Streaming, then, shouldn’t be demonized, nor should you feel guilty for choosing to listen to the latest Metallica CD on Tidal as opposed to plunking down $15 for a CD.

Here’s why.

Even when physical music sales were at their peak in the late ’90s and early aughts, less than 7 percent of major label artists were selling over 100,000 copies of a given album, which is the absolute baseline for an artist to begin recouping expenses and earn royalties.

Literally, around five out of every 100 artists signed to a major label even qualified to start receiving a share of the proceeds from album sales.

So this notion that artists are suddenly being stripped of a significant revenue generator is a myth.

The vast majority of musicians have never profited from album sales.

So how do they make their money?

Concert tickets and merchandise sales, where the profit margins are much, much more in their favor.

Now, even the most ardent critics of streaming services won’t argue with the fact that they lead users to listen to more music in total and have expanded the base of consumers in total.

“The music market, to me, is going to get bigger than ever,” said John Kohl, CEO of music discovery service TuneGo, who also participated in the panel. “Cellphones are growing in Third World markets like never before. Now we have high-speed wireless networks. People can access music in ways they never could before in countries where they never, ever could get access to music.”

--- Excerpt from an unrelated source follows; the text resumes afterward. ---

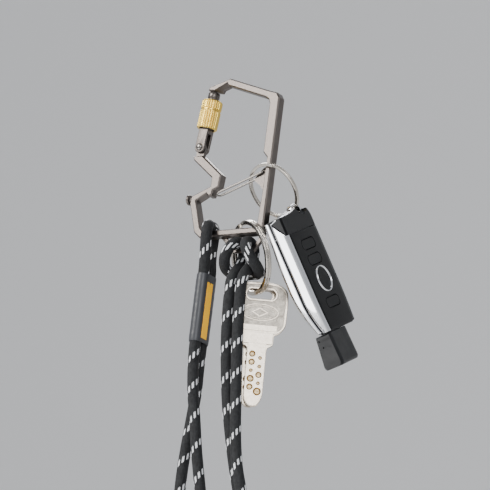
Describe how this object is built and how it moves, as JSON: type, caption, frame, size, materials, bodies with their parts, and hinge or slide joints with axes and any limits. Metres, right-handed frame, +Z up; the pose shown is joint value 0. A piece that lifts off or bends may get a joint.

This is why music consumption is at an all-time high.

The math, then, is simple: Artists “sacrifice” a revenue stream that never really existed for most of them and gain a mammoth platform for potential exposure, which, in turn, could lead to new fans who just might buy a concert ticket and/or T-shirt when said band comes to town, purchases where the money is much more in the artist’s favor.

And so if the sky did indeed fall on the music industry, well, it’s not all bad.

At least now there are no longer any horizons.